Using <cms:contentload>

You may also use <cms:contentload> to perform your Solr search and use the "byQuery" or "byContext" collectors:

<%@ taglib prefix="cms" uri="http://www.opencms.org/taglib/cms"%>
<cms:contentload collector="byQuery"
                 param='&fq=type:m-article&fq=parent-folders:"/sites/default/"\
                        &fq=lastmodified:[NOW-1YEAR TO NOW]&sort=disptitle_en_sort asc'>
  <cms:contentaccess var="content" />
  <%-- Title of the article --%>
  <div>${content.value.Title}</div>
</cms:contentload>

Note that this approach has several drawbacks. In particular, looping over the results and searching are combined and you get access to the found contents only, not to the documents indexed for the content.

We suggest to prefer the integrated list or <cms:search> instead of querying Solr via <cms:contentload>.

Handling of permissions

OpenCms performs a permission check for all resulting documents and throws those away that the current user is not allowed to retrieve and expands the result for the next best matching documents on the fly. This security check is very cost intensive and therefor by default the number of documents that can be retrieved via Solr is limited by default to 400. Moreover some Solr features are not supported.
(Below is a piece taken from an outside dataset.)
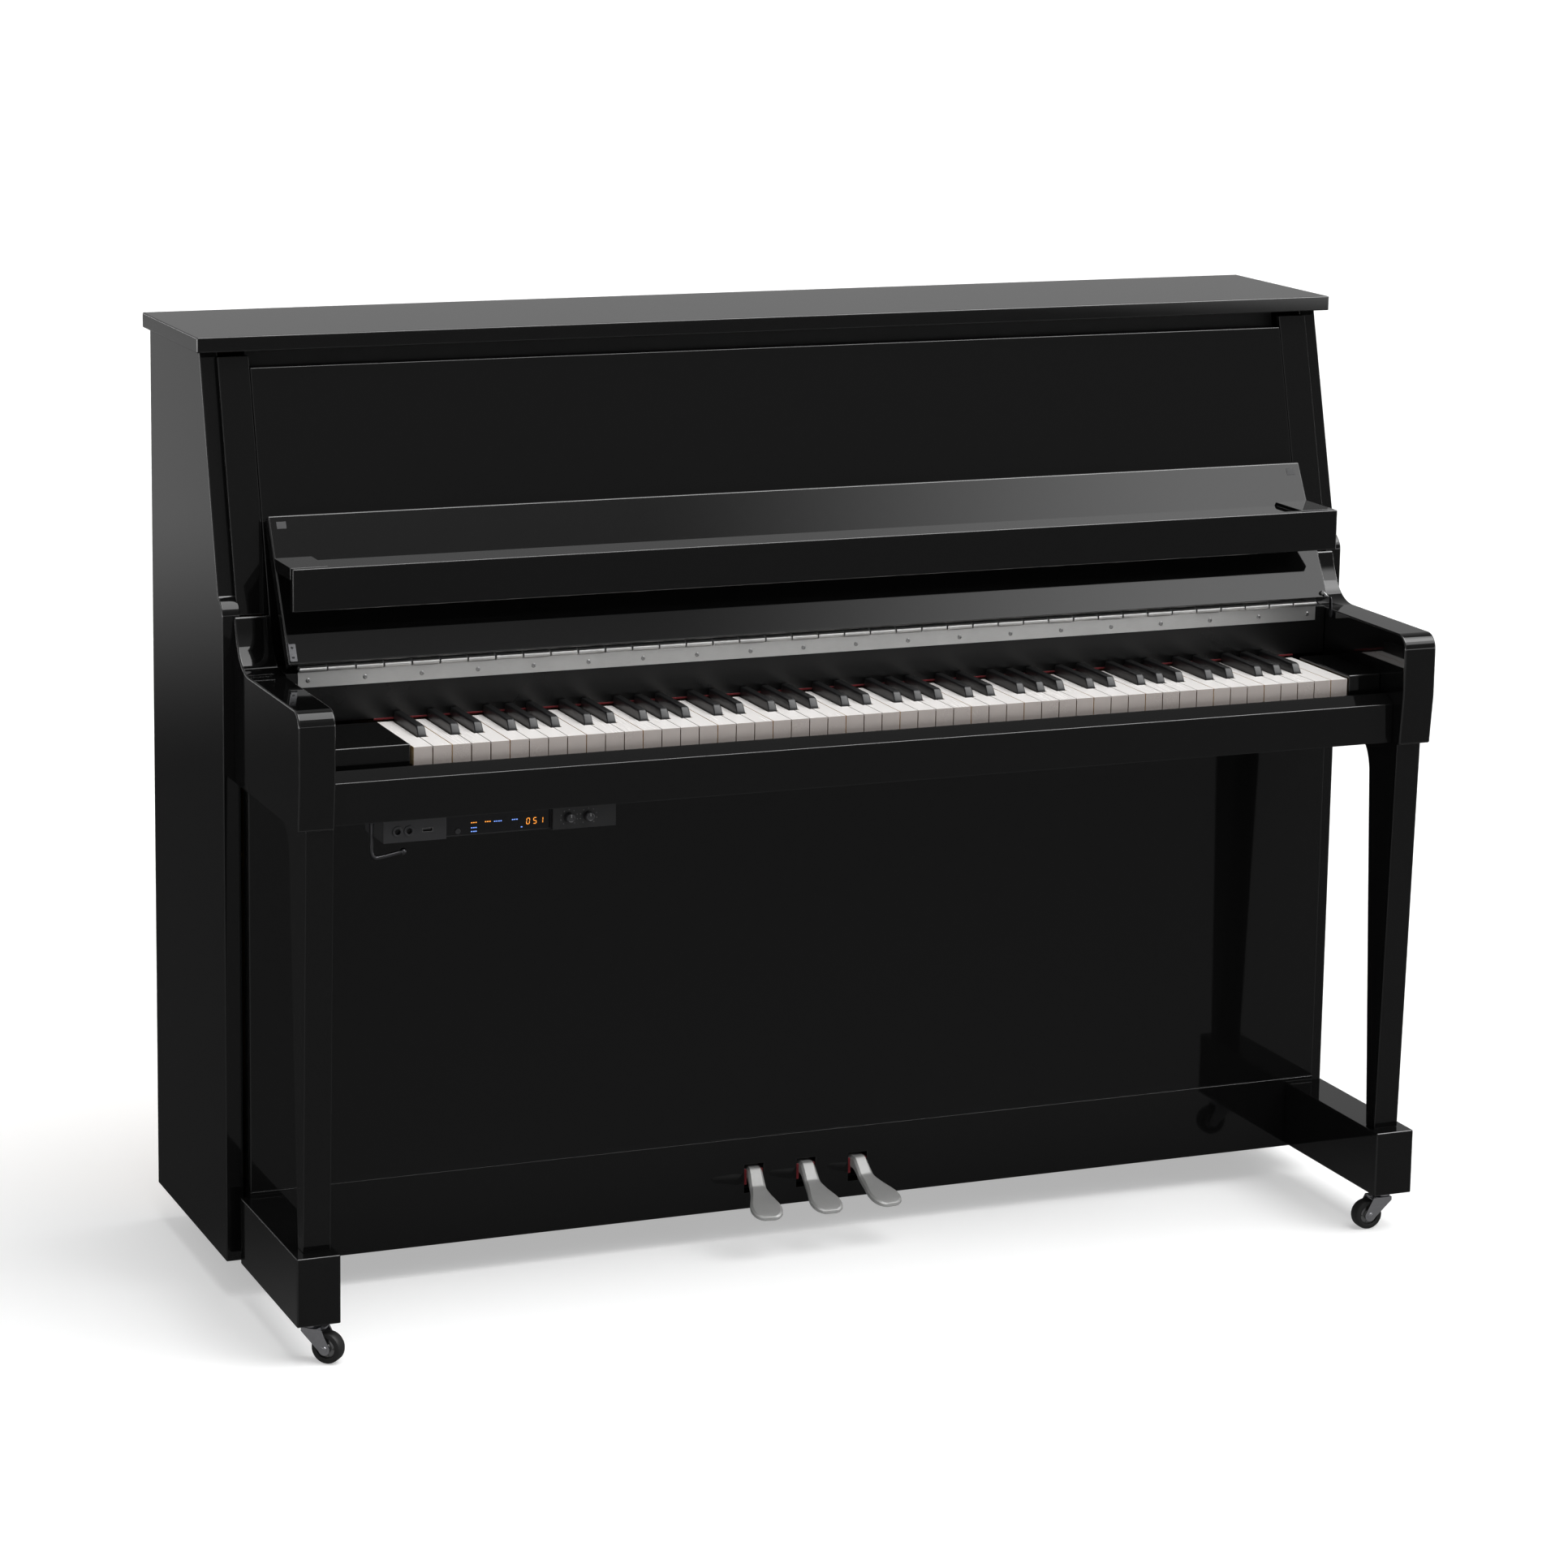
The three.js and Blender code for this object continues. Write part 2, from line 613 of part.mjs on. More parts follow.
function pedal(x, splay) {
  const tip = pedalTipY;
  const neck = lowerFrontY - 13;
  const wide = pedalTipWidth / 2;
  const thin = pedalWidth / 2;
  const side = alongX([
    [lowerFrontY + 9, 84], [neck + 4, 80], [neck - 7, 71], [neck - 22, 66.5],
    [tip + 24, 61.5], [tip, 56], [tip, 61], [tip + 24, 69.5], [neck - 22, 76],
    [neck - 11, 80], [neck - 1, 90], [neck + 7, 97.5], [lowerFrontY + 9, 99],
  ], -wide - 1, wide + 1);
  const right = [
    [thin, lowerFrontY + 10], [thin, neck - 4], [thin + 2, neck - 14], [wide - 4, tip + 38],
    [wide, tip + 22], [wide - 3, tip + 7], [wide - 11, tip],
  ];
  const left = right.map(([px, py]) => [-px, py]).reverse();
  const plan = upZ([...left, ...right], 40, 110);
  const blade = toGeometry(toSolid(side).intersect(toSolid(plan)));
  blade.translate(0, -lowerFrontY, 0).rotateZ(THREE.MathUtils.degToRad(splay));
  blade.translate(x, lowerFrontY, 0);
  const lever = box(x - 6, x + 6, lowerFrontY + 4, pedalAxisY, pedalAxisZ - 4, pedalAxisZ + 9);
  const boss = barX(9, x - 6, x + 6, pedalAxisY, pedalAxisZ, 16);
  return cut(join(blade, lever, boss), barX(pedalPin + gap, x - 9, x + 9, pedalAxisY, pedalAxisZ, 16));
}
addPiece('pedal_left', pedal(pedalXs[0], -pedalSplay), satinSteel);
addPiece('pedal_middle', pedal(pedalXs[1], 0), satinSteel);
addPiece('pedal_right', pedal(pedalXs[2], pedalSplay), satinSteel);

const bracketHalf = pedalSpacing + 25;
const bracketZ = bottomBoardTopZ + gap;
const ears = pedalXs.flatMap((x) => [-1, 1].map((side) => {
  const middle = x + side * 10;
  return box(middle - 3, middle + 3, pedalAxisY - 9, pedalAxisY + 9, bracketZ + 2, pedalAxisZ + 10);
}));
addPiece('pedal_bracket', join(
  box(-bracketHalf, bracketHalf, pedalAxisY - 20, pedalAxisY + 20, bracketZ, bracketZ + 3),
  barX(pedalPin, -bracketHalf + 10, bracketHalf - 10, pedalAxisY, pedalAxisZ, 16),
  ...ears), satinSteel);

// ---- casters ----
// The stem stands at (x, y); the wheel trails it in the direction of heading, in degrees.
function addCaster(name, x, y, topZ, heading) {
  const cheek = casterWheelWidth / 2 + 1;
  const crownZ = 2 * casterWheelRadius + 1.2;
  const side = [
    [-9, crownZ + 3], [-9, crownZ - 1], [casterTrail - 7, casterWheelRadius - 5],
    [casterTrail + 6, casterWheelRadius - 6], [casterTrail + 7, casterWheelRadius + 6],
    [16, crownZ + 3],
  ];
  const room = barY(casterWheelRadius + 0.8, -cheek, cheek, casterTrail, casterWheelRadius, 24);
  const fork = join(
    cut(alongY(side, -cheek - 2, cheek + 2), room,
      box(casterTrail - 10, casterTrail + 30, -cheek, cheek, -1, crownZ)),
    barY(casterAxle, -cheek - 3, cheek + 3, casterTrail, casterWheelRadius, 12),
    barZ(8, crownZ + 1, topZ - 1, 0, 0, 16),
    barZ(17, topZ - casterPlate, topZ, 0, 0, 20));
  const wheel = cut(
    barY(casterWheelRadius, -casterWheelWidth / 2, casterWheelWidth / 2, casterTrail, casterWheelRadius, 24),
    barY(casterAxle + gap, -cheek, cheek, casterTrail, casterWheelRadius, 12));
  const caster = new THREE.Group();
  caster.add(addPiece(name + '_fork', fork, chrome));
  caster.add(addPiece(name + '_wheel', wheel, wheelBlack));
  caster.position.set(x, y, 0);
  caster.rotation.z = THREE.MathUtils.degToRad(heading);
  group.add(caster);
}
const toeMiddle = (toeInner + toeOuter) / 2;
const casterFrontY = toeFrontY + casterInset;
addCaster('caster_front_left', -toeMiddle, casterFrontY, toeBottomZ - gap, -45);
addCaster('caster_front_right', toeMiddle, casterFrontY, toeBottomZ - gap, 180);
const rearCasterX = sideInner - rearCasterInset;
addCaster('caster_rear_left', -rearCasterX, rearCasterY, sideBottomZ - gap, -90);
addCaster('caster_rear_right', rearCasterX, rearCasterY, sideBottomZ - gap, -90);

// ---- headphone control unit ----
const unitLeft = -panelHalf + unitInset;
const unitRight = unitLeft + unitWidth;
const screenLeft = unitLeft + screenInset;
const screenRight = screenLeft + screenWidth;
const hangerX = unitLeft - hangerInset;
const unitTopZ = armBottomZ - gap;
const unitBottomZ = unitTopZ - unitHeight;
const unitMiddleZ = (unitTopZ + unitBottomZ) / 2;
const screenY = unitFrontY + screenSetBack;
const jackXs = [unitLeft + 17, unitLeft + 31];
const buttonX = screenLeft + 16;
const buttonZ = unitBottomZ + 6;
addPiece('control_unit', cut(
  box(unitLeft, unitRight, unitFrontY, unitFrontY + unitDepth, unitBottomZ, unitTopZ),
  box(screenLeft, screenRight, unitFrontY - 1, screenY, unitBottomZ - 1, unitTopZ + 1),
  ...jackXs.map((x) => barY(3.4, unitFrontY - 1, unitFrontY + 16, x, unitMiddleZ - 1)),
  box(unitLeft + 47, unitLeft + 59.4, unitFrontY - 1, unitFrontY + 12, unitMiddleZ - 3.4, unitMiddleZ + 1.4),
  barY(buttonRadius + gap, screenY - 1, screenY + 6, buttonX, buttonZ)), satinBlack);
const knobXs = [screenRight + 20, screenRight + 44];
const knob = (x) => barY(knobRadius, unitFrontY - gap - knobLength, unitFrontY - gap, x, unitMiddleZ);
addPiece('volume_knob', knob(knobXs[0]), satinBlack);
addPiece('level_knob', knob(knobXs[1]), satinBlack);
addPiece('power_button',
  barY(buttonRadius, screenY - buttonTravel - 0.5, screenY + 4, buttonX, buttonZ), satinBlack);

const hangerFootZ = armBottomZ - hangerDrop;
const hangerPath = new THREE.CatmullRomCurve3([
  new THREE.Vector3(hangerX, hangerY, unitTopZ - 1),
  new THREE.Vector3(hangerX, hangerY, (unitTopZ + hangerFootZ) / 2),
  new THREE.Vector3(hangerX, hangerY, hangerFootZ + 7),
  new THREE.Vector3(hangerX + 3, hangerY, hangerFootZ + 1.5),
  new THREE.Vector3(hangerX + 9, hangerY, hangerFootZ),
  new THREE.Vector3(hangerX + hangerReach, hangerY, hangerFootZ + 5),
]);
const rodSection = new THREE.Shape(arc(0, 0, hangerRadius, 0, 324, 9).map(([x, y]) => new THREE.Vector2(x, y)));
const rod = new THREE.ExtrudeGeometry(rodSection, { steps: 24, extrudePath: hangerPath, bevelEnabled: false });
const knobEnd = new THREE.SphereGeometry(hangerRadius + 1.8, 12, 8);
knobEnd.translate(hangerX + hangerReach, hangerY, hangerFootZ + 5);
addPiece('headphone_hanger', join(
  box(hangerX - 10, hangerX + 10, hangerY - 11, hangerY + 11, unitTopZ - 2, unitTopZ), rod, knobEnd), satinSteel);

// ---- inside: back frame, soundboard, plate and action ----
const frameHalf = sideInner - gap;
const frameBottomZ = bottomBoardTopZ + gap;
const frameTopZ = lidPlate - hingeLeaf - 2 * gap;
const bayBottomZ = frameBottomZ + 82;
const bayTopZ = frameTopZ - 98;
const posts = [-1, -0.5, 0, 0.5, 1].map((share) => share * (frameHalf - postWidth / 2));
const bays = posts.slice(1).map((x, i) => box(posts[i] + postWidth / 2, x - postWidth / 2,
  frameFrontY - 1, frameBackY + 1, bayBottomZ, bayTopZ));
addPiece('back_frame', cut(
  box(-frameHalf, frameHalf, frameFrontY, frameFrontY + frameDepth, frameBottomZ, frameTopZ),
  ...bays), beech);

const pinBlockTopZ = frameTopZ - pinBlockDrop;
const pinBlockBottomZ = pinBlockTopZ - pinBlockHeight;
const soundboardBackY = frameFrontY - gap;
const soundboardFrontY = soundboardBackY - soundboardThickness;

// A bridge is a band of even width along a line of [x, z] points.
function bridge(line, width) {
  const upper = line.map(([x, z]) => [x, z + width / 2]);
  const lower = line.map(([x, z]) => [x, z - width / 2]).reverse();
  return alongY([...lower, ...upper], soundboardFrontY - 20, soundboardFrontY + 1);
}
addPiece('soundboard', join(
  box(-frameHalf + 6, frameHalf - 6, soundboardFrontY, soundboardBackY, bayBottomZ - 40, pinBlockBottomZ - 6),
  bridge([[-400, 300], [-180, 305], [60, 360], [300, 480], [500, 640], [640, 810]], 34),
  bridge([[-660, 350], [-560, 260], [-440, 200]], 34)), spruce);
addPiece('pin_block', box(-frameHalf + 26, frameHalf - 26, plateBackY + gap, soundboardBackY,
  pinBlockBottomZ, pinBlockTopZ), beech);

const plateHalf = frameHalf - 20;
const plateWindows = [[-plateHalf + 45, -280, 190], [-235, 190, 245], [235, plateHalf - 45, 420]];
addPiece('iron_plate', cut(
  box(-plateHalf, plateHalf, plateBackY - plateThickness, plateBackY, bayBottomZ - 30, pinBlockTopZ + 8),
  ...plateWindows.map(([x0, x1, z0]) => box(x0, x1, plateBackY - plateThickness - 1, plateBackY + 1,
    z0, pinBlockBottomZ - 22))), bronze);

const actionLeft = keyboardLeft - 20;
const actionRight = keyboardRight + 20;
const bracketFrontY = keyTailY + 4;
const brackets = [0, 0.36, 0.68, 1].map((share) => {
  const x = THREE.MathUtils.lerp(actionLeft, actionRight - 12, share);
  return alongX([
    [bracketFrontY, onKeybedZ], [keybedBackY - 1, onKeybedZ], [keybedBackY - 1, 905],
    [bracketFrontY - 40, 905], [bracketFrontY - 40, 850], [bracketFrontY, 800],
  ], x, x + 12);
});
addPiece('action_frame', join(
  box(actionLeft, actionRight, bracketFrontY - 14, keybedBackY - 11, 745, 775),
  box(actionLeft, actionRight, bracketFrontY - 42, bracketFrontY - 26, 862, 880),
  ...brackets), beech);

export default group;
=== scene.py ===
"""The looks of a compact upright piano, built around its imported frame.

Sizes are millimetres in the row frame until put() turns them into metres: X runs from the bass end to the
treble end, Y from the player to the back of the case, and Z up from the floor.
"""

import json
import math

import bmesh
import bpy
import numpy as np
from mathutils import Matrix, Vector


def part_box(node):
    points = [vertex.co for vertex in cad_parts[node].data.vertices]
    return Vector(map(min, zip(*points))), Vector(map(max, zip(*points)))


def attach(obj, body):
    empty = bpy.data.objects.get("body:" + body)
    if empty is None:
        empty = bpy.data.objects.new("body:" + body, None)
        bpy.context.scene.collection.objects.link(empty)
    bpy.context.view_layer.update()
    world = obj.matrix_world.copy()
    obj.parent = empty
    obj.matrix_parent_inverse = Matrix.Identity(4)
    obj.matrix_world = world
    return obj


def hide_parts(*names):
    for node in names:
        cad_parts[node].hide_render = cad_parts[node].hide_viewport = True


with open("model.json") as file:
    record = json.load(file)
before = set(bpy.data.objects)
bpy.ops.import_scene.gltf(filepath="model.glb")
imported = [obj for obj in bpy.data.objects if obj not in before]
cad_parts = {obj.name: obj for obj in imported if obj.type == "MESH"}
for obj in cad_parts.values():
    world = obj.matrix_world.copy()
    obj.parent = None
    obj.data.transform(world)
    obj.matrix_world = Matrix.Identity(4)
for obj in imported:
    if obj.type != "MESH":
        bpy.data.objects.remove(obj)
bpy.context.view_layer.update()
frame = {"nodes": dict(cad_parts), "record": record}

MM = 0.001
X, Y, Z = 0, 1, 2
RECORD = frame["record"]
BODY_OF = {node: body for body, nodes in RECORD["behaviour"]["bodies"].items() for node in nodes}
SLOT_OF = {part["node"]: part["material_slot"] for part in RECORD["subparts"]}


def corners(node):
    """The lowest and highest corner of a CAD node, in millimetres."""
    low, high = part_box(node)
    return np.array(low) / MM, np.array(high) / MM


# ---- shader fields ----

def node(tree, kind, settings=None, sockets=None, out=0):
    """A node of any type: its settings are set first, then its sockets' values or links. Gives one output."""
    made = tree.nodes.new("ShaderNode" + kind)
    for name, value in (settings or {}).items():
        if name == "stops":
            ramp = made.color_ramp.elements
            ramp.remove(ramp[1])
            ramp[0].position, ramp[0].color = value[0]
            for at, colour in value[1:]:
                ramp.new(at).color = colour
        else:
            setattr(made, name, value)
    for name, value in (sockets or {}).items():
        if isinstance(value, Field):
            tree.links.new(value.socket, made.inputs[name])
        else:
            made.inputs[name].default_value = value
    return Field(made.outputs[out])


class Field:
    """A number that varies over a surface. Each operator adds the Math node that works out its result."""

    def __init__(self, socket):
        self.socket = socket

    def math(self, operation, first, second):
        return node(self.socket.node.id_data, "Math", {"operation": operation}, {0: first, 1: second})

    def __add__(self, other):
        return self.math("ADD", self, other)

    def __mul__(self, other):
        return self.math("MULTIPLY", self, other)

    def __sub__(self, other):
        return self.math("SUBTRACT", self, other)

    def __rsub__(self, other):
        return self.math("SUBTRACT", other, self)

    def __gt__(self, other):
        return self.math("GREATER_THAN", self, other)

    __radd__, __rmul__ = __add__, __mul__


def tone(red, green, blue):
    """A display colour from 0 to 255, as linear light."""
    share = np.array([red, green, blue]) / 255
    linear = np.where(share > 0.04045, ((share + 0.055) / 1.055) ** 2.4, share / 12.92)
    return (*linear.tolist(), 1.0)


def shaded(colour, share):
    """A colour made darker by a share under 1, or brighter by one above it."""
    return (*[min(1.0, c * share) for c in colour[:3]], 1.0)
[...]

OpenCms support of Solr features

OpenCms supports most Solr features and in most cases behaves exactly like a plain Solr server. But, due to the permission checks, you will experience the following restrictions:

The number of results to return is by default restricted to 400. You can change this as described here.
Features that could cheat the current permission check are disabled:
- Grouping
- Expanding of results

For most use cases, this restrictions should not cause a problem. If you really need more flexibility, you could configure your own special index on an external Solr server and request it directly.